╭─ AVAILABLE RECORDS
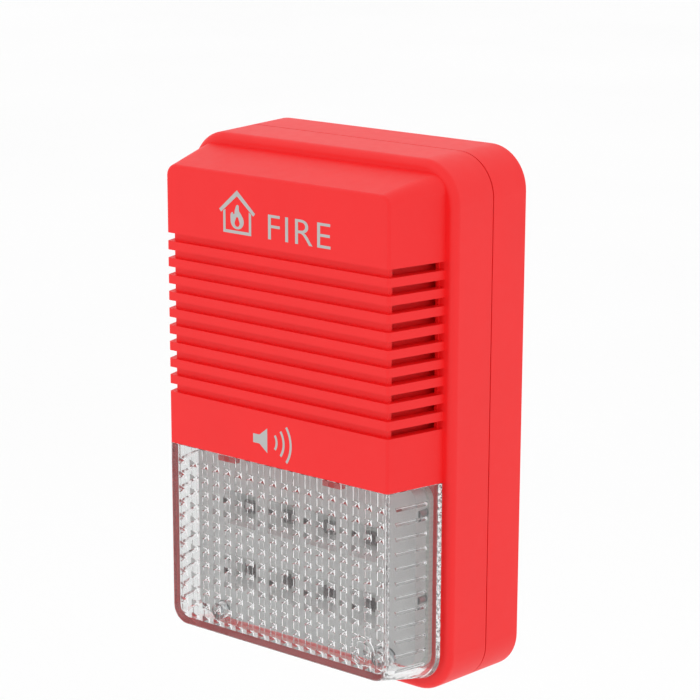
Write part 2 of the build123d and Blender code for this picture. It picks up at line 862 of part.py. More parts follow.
╰─
╭─ AVAILABLE RECORDS
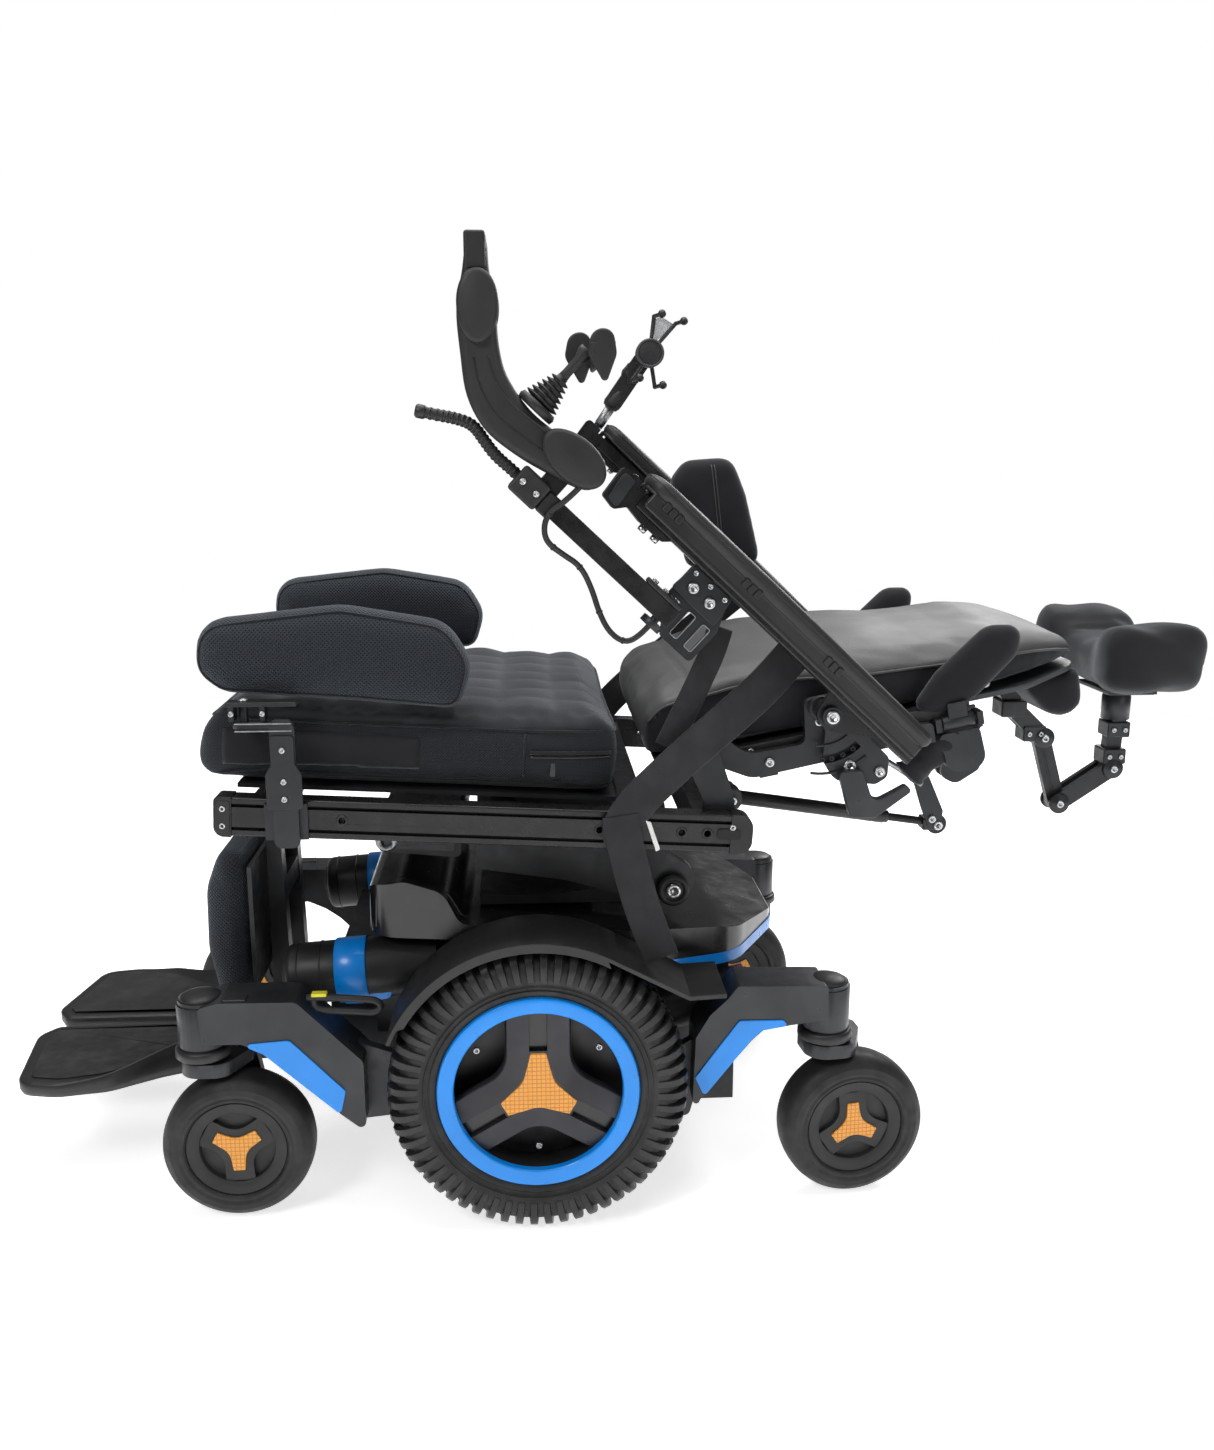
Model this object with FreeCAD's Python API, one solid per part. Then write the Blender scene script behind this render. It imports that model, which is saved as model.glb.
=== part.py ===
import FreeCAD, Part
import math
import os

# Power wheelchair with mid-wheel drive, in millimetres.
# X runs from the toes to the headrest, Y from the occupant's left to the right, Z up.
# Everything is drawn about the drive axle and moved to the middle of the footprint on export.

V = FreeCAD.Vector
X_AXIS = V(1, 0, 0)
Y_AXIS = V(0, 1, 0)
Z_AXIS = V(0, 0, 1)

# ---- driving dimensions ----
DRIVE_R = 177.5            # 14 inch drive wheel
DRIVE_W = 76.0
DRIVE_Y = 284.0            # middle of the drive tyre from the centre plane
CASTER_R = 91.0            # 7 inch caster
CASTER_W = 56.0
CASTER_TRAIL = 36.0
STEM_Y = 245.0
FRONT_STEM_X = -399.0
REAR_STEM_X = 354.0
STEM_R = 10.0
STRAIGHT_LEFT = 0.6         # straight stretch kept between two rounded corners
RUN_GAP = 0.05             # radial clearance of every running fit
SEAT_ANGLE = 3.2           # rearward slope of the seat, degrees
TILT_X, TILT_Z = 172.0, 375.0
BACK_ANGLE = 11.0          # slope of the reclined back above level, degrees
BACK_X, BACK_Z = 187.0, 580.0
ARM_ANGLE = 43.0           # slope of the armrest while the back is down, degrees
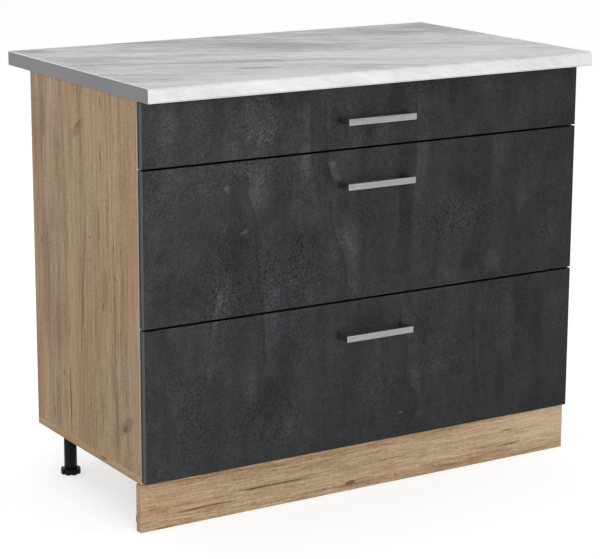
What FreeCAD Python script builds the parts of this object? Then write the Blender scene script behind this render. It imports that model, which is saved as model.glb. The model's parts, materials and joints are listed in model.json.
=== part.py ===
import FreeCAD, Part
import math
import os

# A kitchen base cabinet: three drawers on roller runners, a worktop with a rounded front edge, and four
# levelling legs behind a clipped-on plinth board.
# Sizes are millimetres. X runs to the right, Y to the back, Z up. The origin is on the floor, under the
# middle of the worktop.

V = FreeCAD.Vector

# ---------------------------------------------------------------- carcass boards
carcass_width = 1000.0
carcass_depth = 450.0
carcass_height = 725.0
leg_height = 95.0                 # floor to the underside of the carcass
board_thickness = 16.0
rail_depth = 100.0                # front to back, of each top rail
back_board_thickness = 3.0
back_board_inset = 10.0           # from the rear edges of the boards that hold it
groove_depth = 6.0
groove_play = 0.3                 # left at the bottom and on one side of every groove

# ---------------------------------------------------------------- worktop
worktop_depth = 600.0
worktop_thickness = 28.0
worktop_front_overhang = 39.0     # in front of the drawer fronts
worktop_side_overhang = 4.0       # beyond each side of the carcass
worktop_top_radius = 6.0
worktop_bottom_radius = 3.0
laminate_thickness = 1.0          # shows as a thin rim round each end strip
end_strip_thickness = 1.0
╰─
→ DIRECTIVE
Say how many lines of the data include the word "behind". Nothing other than the number should be given.

→ EXERCISE RESPONSE
3